Red flags that warrant a recheck before the scheduled visit

  • Worsening azotemia (rise in creatinine >0.5 mg/dL from baseline or >25% increase in SDMA)
  • Hyperkalemia (potassium >6.0 mEq/L) — more likely if combined with an ACE inhibitor or spironolactone
  • Hypotension (SBP <120 mmHg) — lethargy, weakness, fainting
  • Progressive weight loss, anemia (declining hematocrit), or inappetence

Side effects

From the FDA approval field study and post-marketing experience:

  • Gastrointestinal signs: vomiting, regurgitation, diarrhea, soft stools. These are the most commonly reported and are often mild.
  • Weight loss and dehydration — may reflect the underlying CKD rather than drug effect, but should prompt recheck.
  • Mild, non-regenerative anemia — monitor hematocrit.
  • Lethargy — may indicate hypotension.

Serious adverse effects are uncommon but include acute kidney injury (particularly if given to a dehydrated cat or combined with an NSAID) and severe hypotension.

Drug interactions that matter

Combination Concern
ACE inhibitor (benazepril, enalapril) Dual RAAS blockade.
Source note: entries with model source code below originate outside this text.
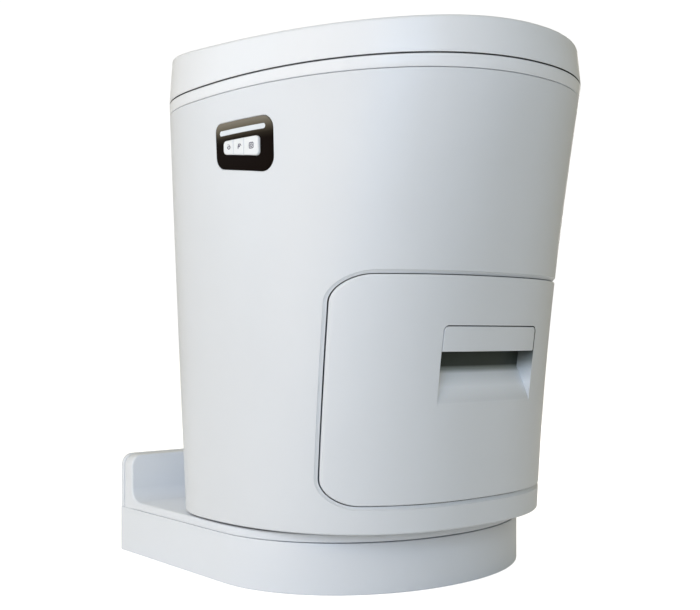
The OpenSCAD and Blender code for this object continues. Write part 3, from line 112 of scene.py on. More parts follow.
def signed_power(v, e):
    return np.sign(v) * np.abs(v) ** e


def oval(w, l, n, a, inset):
    """Superellipse points at angles a, moved in by inset along their normals."""
    c, s = np.cos(a), np.sin(a)
    nx = signed_power(c, 2 - 2 / n) / w
    ny = signed_power(s, 2 - 2 / n) / l
    m = np.hypot(nx, ny)
    return w * signed_power(c, 2 / n) - inset * nx / m, l * signed_power(s, 2 / n) - inset * ny / m


def even_angles(count, w, front, rear, front_power, rear_power):
    """Angles that space points evenly along a body outline."""
    a = np.linspace(0, 2 * np.pi, 20001)
    ahead = np.sin(a) < 0
    x, y = oval(w, np.where(ahead, front, rear), np.where(ahead, front_power, rear_power), a, 0)
    s = np.concatenate([[0], np.cumsum(np.hypot(np.diff(x), np.diff(y)))])
    return np.interp(np.linspace(0, s[-1], count, endpoint=False), s, a)


ANGLES = even_angles(320, 190.0, 240.0, 145.0, 2.3, 2.5)


def body_ring(z, inset):
    """Outline of the body at height z, moved in by inset."""
    ahead = np.sin(ANGLES) < 0
    l = np.where(ahead, front_l(z), rear_l(z))
    n = np.where(ahead, front_n(z), rear_n(z))
    x, y = oval(half_w(z), l, n, ANGLES, inset)
    return np.stack([x, y + mid_y(z), np.full_like(x, z)], 1)


def front_y(x, z):
    """Where the body's front surface lies at (x, z)."""
    u = np.clip(1 - (np.abs(x) / half_w(z)) ** front_n(z), 0, 1)
    return mid_y(z) - front_l(z) * u ** (1 / front_n(z))


def side_x(y, z):
    """Half width of the body at (y, z)."""
    ahead = y < mid_y(z)
    n = np.where(ahead, front_n(z), rear_n(z))
    l = np.where(ahead, front_l(z), rear_l(z))
    return half_w(z) * np.clip(1 - (np.abs(y - mid_y(z)) / l) ** n, 0, 1) ** (1 / n)


def body_level(p):
    """1 on the body's surface, less inside and more outside, for points in mm."""
    z = p[:, 2]
    y = p[:, 1] - mid_y(z)
    l = np.where(y < 0, front_l(z), rear_l(z))
    n = np.where(y < 0, front_n(z), rear_n(z))
    g = (np.abs(p[:, 0]) / half_w(z)) ** n + (np.abs(y) / l) ** n
    return g ** (1 / n)


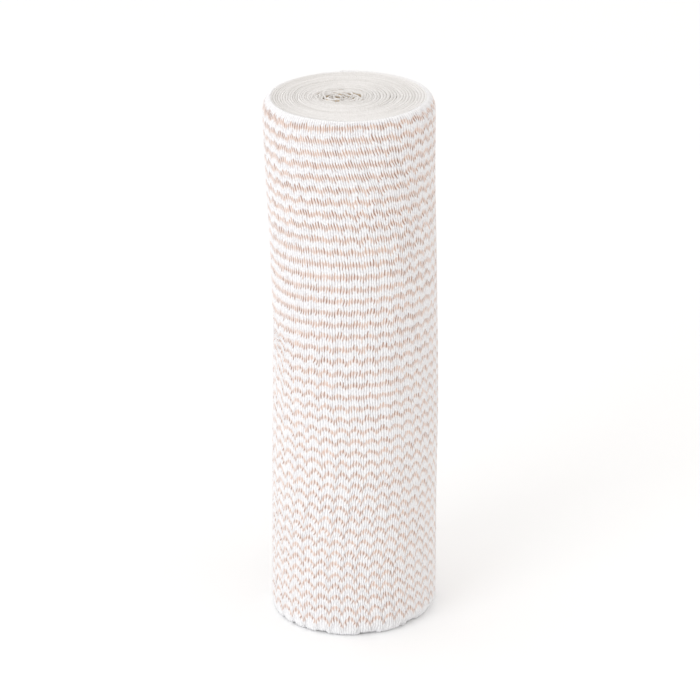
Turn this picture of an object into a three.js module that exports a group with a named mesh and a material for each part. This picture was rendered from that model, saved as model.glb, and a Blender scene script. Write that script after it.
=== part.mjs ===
import * as THREE from 'three';

// Main sizes of the roll, in millimetres
const ROLL_HEIGHT = 152.4;
const ROLL_RADIUS = 23.5;
const STRIP_THICKNESS = 0.75;

// Ribs of the cloth, which run up the wall
const RIB_COUNT = 208;
const RIB_DEPTH = 0.18;
const WALL_COLUMNS = 2 * RIB_COUNT;

// The rims and end faces have one column for every fourth column of the wall
const WALL_COLUMNS_PER_RIM_COLUMN = 4;
const RIM_COLUMNS = WALL_COLUMNS / WALL_COLUMNS_PER_RIM_COLUMN;

// The outer end of the strip lies at the back, its edge straight and upright
const OUTER_END_ANGLE = THREE.MathUtils.degToRad(96);
const FRONT_ANGLE = THREE.MathUtils.degToRad(-90);

// The wall at each height: how far its axis leans right, how far it is drawn in, how far the
// ribs have slid right at the front, and how deep the soft dent on the left is and where it starts
const WALL_LEVELS = [
  { z: 4.4, lean: 0.0, drawnIn: 0.0, slide: 6.8, dent: 0.0, dentStart: 226 },
  { z: 30, lean: 0.32, drawnIn: 0.04, slide: 6.8, dent: 0.0, dentStart: 226 },
  { z: 58, lean: 0.88, drawnIn: 0.18, slide: 6.8, dent: 0.05, dentStart: 226 },
  { z: 79, lean: 0.95, drawnIn: 0.33, slide: 7.7, dent: 0.12, dentStart: 225 },
  { z: 83, lean: 0.95, drawnIn: 0.35, slide: 8.6, dent: 0.5, dentStart: 223 },
  { z: 108, lean: 0.7, drawnIn: 0.36, slide: 8.4, dent: 0.3, dentStart: 207 },
  { z: 128, lean: 0.02, drawnIn: 0.32, slide: 3.9, dent: 0.1, dentStart: 194 },
  { z: 148.2, lean: -0.08, drawnIn: 0.1, slide: 0.3, dent: 0.0, dentStart: 190 },
];
const DENT_START_WIDTH = 9;
const DENT_FADE_FROM = 165;
const DENT_FADE_TO = 135;

// The round rims, from the wall inwards: height over the base, or under the top, and inset
const LOWER_RIM = [
  { z: 2.3, inset: 0.5 },
  { z: 0.8, inset: 1.5 },
  { z: 0, inset: 3.0 },
];
const UPPER_RIM = [
  { below: 1.9, inset: 0.7 },
  { below: 0.6, inset: 1.6 },
  { below: 0, inset: 2.7 },
  { below: 0.35, inset: 3.6 },
];

// The lower rim is rounder towards the right than towards the left
const LOWER_RIM_ROUNDER_AT = THREE.MathUtils.degToRad(-15);
const LOWER_RIM_ROUNDER_BY = 0.35;

// The main turns on the upper face: a spiral of ridges around a loose core left of the axis
const CORE_CENTRE = new THREE.Vector2(-2.8, 0.2);
const CORE_RADIUS = 2.4;
const CORE_BOTTOM_SHIFT = -0.7;
const TURN_PITCH = 2.5;
const TURN_RINGS = 12;
const TURN_WAVE = 0.12;
const TURN_WAVE_COUNT = 3;
const GROOVE_DEPTH = 0.6;
const CORE_GROOVE_DEPTH = 1.0;
const CORE_EDGE_RADIUS = 9;
const FACE_SHAPE = [
  { radius: 0, drop: 3.4 },
  { radius: 2.4, drop: 2.3 },
  { radius: 5, drop: 1.2 },
  { radius: 9, drop: 0.6 },
  { radius: 19, drop: 0.4 },
];

const CLOTH_COLOUR = new THREE.Color(0.93, 0.91, 0.89);

// Values between the rows of a table, read at one column
function readTable(table, key, at, column) {
  const last = table.length - 1;
  if (at <= table[0][key]) return table[0][column];
  for (let row = 0; row < last; row += 1) {
    const low = table[row];
    const high = table[row + 1];
    if (at <= high[key]) {
      const share = (at - low[key]) / (high[key] - low[key]);
      return THREE.MathUtils.lerp(low[column], high[column], share);
    }
  }
  return table[last][column];
}

// Angle around the roll of a share of one turn, counted from the outer end
function angleAt(turnShare) {
  return OUTER_END_ANGLE + turnShare * 2 * Math.PI;
}

// How far the ribs have moved around the roll at a height: most at the front, not at all at the back
function slideAngle(turnShare, z) {
  const frontShare = 0.5 + 0.5 * Math.cos(angleAt(turnShare) - FRONT_ANGLE);
  return (readTable(WALL_LEVELS, 'z', z, 'slide') / ROLL_RADIUS) * frontShare;
}

// Depth of the soft dent on the left of the wall
function dentAt(angle, z) {
  const degrees = THREE.MathUtils.euclideanModulo(THREE.MathUtils.radToDeg(angle), 360);
  const start = readTable(WALL_LEVELS, 'z', z, 'dentStart');
  const sinksIn = 1 - THREE.MathUtils.smoothstep(degrees, start - DENT_START_WIDTH, start);
  const fadesOut = THREE.MathUtils.smoothstep(degrees, DENT_FADE_TO, DENT_FADE_FROM);
  return readTable(WALL_LEVELS, 'z', z, 'dent') * sinksIn * fadesOut;
}

// A point of the wall or rim; the strip's outer turn moves out by its own thickness in one turn
function wallPoint(turnShare, z, inset) {
  const angle = angleAt(turnShare) + slideAngle(turnShare, z);
  const winding = STRIP_THICKNESS * (turnShare - 0.5);
  const drawnIn = readTable(WALL_LEVELS, 'z', z, 'drawnIn') + dentAt(angle, z);
  const radius = ROLL_RADIUS + winding - drawnIn - inset;
  const lean = readTable(WALL_LEVELS, 'z', z, 'lean');
  return new THREE.Vector3(lean + radius * Math.cos(angle), radius * Math.sin(angle), z);
}

// A closed shell, built up from rings of points that run anticlockwise seen from above
class Shell {
  constructor() {
    this.points = [];
    this.triangles = [];
  }

  addPoint(point) {
    this.points.push(point);
    return this.points.length - 1;
  }

  addRing(count, placePoint) {
    return Array.from({ length: count }, (_, column) => this.addPoint(placePoint(column)));
  }

  addTriangle(a, b, c) {
    this.triangles.push(a, b, c);
  }

  // Outward faces between two rings of the same count, the first one lower or further out
  joinRings(first, second) {
    for (let column = 0; column < first.length; column += 1) {
      const next = (column + 1) % first.length;
      this.addTriangle(first[column], first[next], second[next]);
      this.addTriangle(first[column], second[next], second[column]);
    }
  }

  // Faces from a fine ring to a coarse one; the coarse ring is second unless flipped
  joinFineToCoarse(fine, coarse, flipped) {
    const ratio = fine.length / coarse.length;
    const add = (a, b, c) => (flipped ? this.addTriangle(b, a, c) : this.addTriangle(a, b, c));
    for (let column = 0; column < coarse.length; column += 1) {
      const next = (column + 1) % coarse.length;
      for (let step = 0; step < ratio; step += 1) {
        const from = column * ratio + step;
        const to = (from + 1) % fine.length;
        add(fine[from], fine[to], step < ratio / 2 ? coarse[column] : coarse[next]);
      }
      add(fine[column * ratio + ratio / 2], coarse[next], coarse[column]);
    }
  }

  // Faces from a closed outline in to one point, or out from it when flipped
  joinToPoint(outline, point, flipped) {
    outline.forEach((corner, index) => {
      const next = outline[(index + 1) % outline.length];
      if (flipped) this.addTriangle(next, corner, point);
      else this.addTriangle(corner, next, point);
    });
  }

  toGeometry() {
    const geometry = new THREE.BufferGeometry().setFromPoints(this.points);
    geometry.setIndex(this.triangles);
    geometry.computeVertexNormals();
    return geometry;
  }
}

// The ribbed wall, as one ring for each level
function addWall(shell) {
  const rings = WALL_LEVELS.map((level) =>
    shell.addRing(WALL_COLUMNS, (column) => {
      const valley = column % 2 === 1;
      return wallPoint(column / WALL_COLUMNS, level.z, valley ? RIB_DEPTH : 0);
    }),
  );
  rings.slice(1).forEach((ring, index) => shell.joinRings(rings[index], ring));
  return { lowest: rings[0], highest: rings[rings.length - 1] };
}

// The lower rim curls in to the flat base on which the roll stands
function addLowerRimAndBase(shell, wallRing) {
  const rings = LOWER_RIM.map(({ z, inset }) =>
    shell.addRing(RIM_COLUMNS, (column) => {
      const share = column / RIM_COLUMNS;
      const rounder = 1 + LOWER_RIM_ROUNDER_BY * Math.cos(angleAt(share) - LOWER_RIM_ROUNDER_AT);
      return wallPoint(share, z, inset * rounder);
    }),
  );
  shell.joinFineToCoarse(wallRing, rings[0], true);
  rings.slice(1).forEach((ring, index) => shell.joinRings(ring, rings[index]));
  const baseCentre = shell.addPoint(new THREE.Vector3(0, 0, 0));
  shell.joinToPoint(rings[rings.length - 1], baseCentre, true);
}

// The upper rim, where the selvedge curls over to the end face
function addUpperRim(shell, wallRing) {
  const rings = UPPER_RIM.map(({ below, inset }) =>
    shell.addRing(RIM_COLUMNS, (column) => {
      return wallPoint(column / RIM_COLUMNS, ROLL_HEIGHT - below, inset);
    }),
  );
  shell.joinFineToCoarse(wallRing, rings[0], false);
  rings.slice(1).forEach((ring, index) => shell.joinRings(rings[index], ring));
  return rings[rings.length - 1];
}

// A point of the spiral on the upper face; even rings are grooves and odd rings are ridges
function spiralPoint(ring, turnShare) {
  const ringsOut = ring + 2 * turnShare;
  const wave = TURN_WAVE * Math.sin(TURN_WAVE_COUNT * angleAt(turnShare) + ringsOut / 2);
  const radius = CORE_RADIUS + (ringsOut * TURN_PITCH) / 2 + wave;
  const centring = 1 - radius / ROLL_RADIUS;
  const depth = radius < CORE_EDGE_RADIUS ? CORE_GROOVE_DEPTH : GROOVE_DEPTH;
  const groove = ring % 2 === 0 ? depth : 0;
  const drop = readTable(FACE_SHAPE, 'radius', radius, 'drop');
  return new THREE.Vector3(
    CORE_CENTRE.x * centring + radius * Math.cos(angleAt(turnShare)),
    CORE_CENTRE.y * centring + radius * Math.sin(angleAt(turnShare)),
    ROLL_HEIGHT - drop - groove,
  );
}

// The upper face: each ring of the spiral runs on, after one turn, as the ring two further out
function addSpiralFace(shell, rimRing) {
  const spiral = Array.from({ length: TURN_RINGS }, (_, ring) =>
    shell.addRing(RIM_COLUMNS, (column) => spiralPoint(ring, column / RIM_COLUMNS)),
  );
  const lastColumn = RIM_COLUMNS - 1;
  for (let inner = 0; inner < TURN_RINGS - 1; inner += 1) {
    const outer = inner + 1;
    for (let column = 0; column < RIM_COLUMNS; column += 1) {
      const atSeam = column === lastColumn;
      if (atSeam && outer + 2 >= TURN_RINGS) break;
      const innerNext = atSeam ? spiral[inner + 2][0] : spiral[inner][column + 1];
      const outerNext = atSeam ? spiral[outer + 2][0] : spiral[outer][column + 1];
      shell.addTriangle(spiral[outer][column], outerNext, innerNext);
      shell.addTriangle(spiral[outer][column], innerNext, spiral[inner][column]);
    }
  }

  const coreBottom = shell.addPoint(
    new THREE.Vector3(
      CORE_CENTRE.x + CORE_BOTTOM_SHIFT * Math.cos(OUTER_END_ANGLE + Math.PI / 2),
      CORE_CENTRE.y + CORE_BOTTOM_SHIFT * Math.sin(OUTER_END_ANGLE + Math.PI / 2),
      ROLL_HEIGHT - FACE_SHAPE[0].drop,
    ),
  );
  shell.joinToPoint([...spiral[0], spiral[2][0], spiral[1][0]], coreBottom, false);

  const outermost = spiral[TURN_RINGS - 1];
  for (let column = 0; column < lastColumn; column += 1) {
    shell.addTriangle(rimRing[column], rimRing[column + 1], outermost[column + 1]);
    shell.addTriangle(rimRing[column], outermost[column + 1], outermost[column]);
  }
  const seam = [outermost, spiral[TURN_RINGS - 2], spiral[TURN_RINGS - 3]].map(
    (ring) => ring[lastColumn],
  );
  shell.addTriangle(rimRing[lastColumn], rimRing[0], seam[0]);
  shell.addTriangle(seam[0], rimRing[0], seam[1]);
  shell.addTriangle(seam[1], rimRing[0], seam[2]);
  shell.addTriangle(seam[2], rimRing[0], outermost[0]);
}

// The whole roll is one body, centred over its own outline
function makeBandageRoll() {
  const shell = new Shell();
  const wall = addWall(shell);
  addLowerRimAndBase(shell, wall.lowest);
  addSpiralFace(shell, addUpperRim(shell, wall.highest));

  const geometry = shell.toGeometry();
  geometry.computeBoundingBox();
  const centre = geometry.boundingBox.getCenter(new THREE.Vector3());
  geometry.translate(-centre.x, -centre.y, 0);

  const cloth = new THREE.MeshStandardMaterial({
    color: CLOTH_COLOUR,
    roughness: 0.95,
    metalness: 0,
  });
  const roll = new THREE.Mesh(geometry, cloth);
  roll.name = 'bandage_roll';
  return roll;
}

const model = new THREE.Group();
model.add(makeBandageRoll());

export default model;
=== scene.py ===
import math

import bpy
import numpy as np
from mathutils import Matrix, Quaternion


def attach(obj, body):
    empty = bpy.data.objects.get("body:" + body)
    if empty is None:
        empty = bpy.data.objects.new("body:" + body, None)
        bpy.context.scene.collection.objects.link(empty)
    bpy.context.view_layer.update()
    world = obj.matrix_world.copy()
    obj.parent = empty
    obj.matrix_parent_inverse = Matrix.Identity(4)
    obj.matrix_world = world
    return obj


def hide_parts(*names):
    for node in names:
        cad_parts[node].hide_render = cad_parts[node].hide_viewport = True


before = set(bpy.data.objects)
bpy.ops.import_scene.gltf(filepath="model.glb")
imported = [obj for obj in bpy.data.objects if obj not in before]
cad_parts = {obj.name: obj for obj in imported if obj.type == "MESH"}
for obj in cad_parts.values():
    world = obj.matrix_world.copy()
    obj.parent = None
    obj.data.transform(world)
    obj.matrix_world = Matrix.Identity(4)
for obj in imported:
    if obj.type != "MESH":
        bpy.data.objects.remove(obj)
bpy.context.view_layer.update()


# The outer turn of the strip, the last turn of one elastic crepe strip that is 6 inches wide: white
# cotton ribs along the roll, crossed by tan elastic threads, and wound up anticlockwise on its
# inner end. It is a sheet wrapped once round, its edges curled in and its hem at the back.

# Sizes are in millimetres, and each mesh is scaled to metres as it is written
MM = 0.001
ROLL_HEIGHT = 152.4
ROLL_RADIUS = 23.5
STRIP_THICKNESS = 0.75
RIB_COUNT = 208
ARCH_COUNT = 38
RIB_PITCH = 2 * math.pi * ROLL_RADIUS / RIB_COUNT
OUTER_END_ANGLE = math.radians(96)
FRONT_ANGLE = math.radians(-90)

# The wall at each height, as in the solid that the pieces stand for
WALL_LEVELS = {
    "z": [4.4, 30, 58, 79, 83, 108, 128, 148.2],
    "lean": [0.0, 0.32, 0.88, 0.95, 0.95, 0.7, 0.02, -0.08],
    "drawn_in": [0.0, 0.1, 0.3, 0.5, 0.48, 0.45, 0.36, 0.1],
    "dent": [0.0, 0.0, 0.05, 0.12, 0.5, 0.3, 0.1, 0.0],
    "dent_start": [226, 226, 226, 225, 223, 207, 194, 190],
}
DENT_START_WIDTH = 9
DENT_FADE = (135, 165)
LEVEL_SMOOTHING = {"lean": 6, "drawn_in": 6, "dent": 1.5, "dent_start": 6}
SMOOTHING_REACH = 4
LEVEL_STEP = 0.25
LEVEL_MARGIN = 20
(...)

Additive reduction in GFR. Risk of acute kidney injury and hyperkalemia. Some specialists use this combination cautiously in severely proteinuric cats, but it requires close monitoring.
NSAID (meloxicam, robenacoxib, etc.) Cumulative decrease in renal perfusion. Both classes reduce blood flow to the kidney through different mechanisms. Avoid concurrent use if possible; if unavoidable, monitor renal values within 5–7 days.
Amlodipine Often combined safely. May have additive antihypertensive effect — monitor for hypotension when starting or increasing either drug.
Spironolactone Theoretical risk of hyperkalemia. Use with caution and monitor electrolytes.
Digoxin In humans, telmisartan increases plasma digoxin concentrations. Use with caution in cats receiving digoxin (rare but possible in cardiology cases).

When telmisartan is not the right fit

  • Cats with SBP consistently above 200 mmHg — amlodipine is preferred as a single agent until blood pressure is below this threshold.
  • Cats that are dehydrated, hypotensive, or in acute kidney injury — stabilize first.
  • Cats with severe liver disease — telmisartan is hepatically metabolized.
  • Pregnant or lactating cats — substances acting on the RAAS can cause fetal and neonatal morbidity. Pregnant humans should avoid handling the drug.
  • Cats already on an ACE inhibitor where the veterinarian is not prepared to monitor for dual RAAS blockade effects.

Practical decisions: what to ask your veterinarian

If your cat has CKD and either hypertension or proteinuria, these are the questions worth raising:

  • What is my cat's current UPC ratio and systolic blood pressure? These two numbers drive the decision. A UPC above 0.4 with CKD warrants intervention. SBP persistently above 160 mmHg requires treatment.
  • Would telmisartan or an ACE inhibitor be more appropriate? For a cat with hypertension as the primary concern, telmisartan's liquid formulation and FDA-approved indication make it a straightforward choice. For proteinuria without hypertension, either class may be appropriate; the trial data slightly favor telmisartan on the UPC endpoint.
  • How soon after starting should we recheck? Blood pressure and renal values should be checked within 7–14 days of starting or adjusting the dose.
  • Is my cat on any other medications that could interact? NSAIDs, ACE inhibitors, and potassium supplements are the main ones to flag.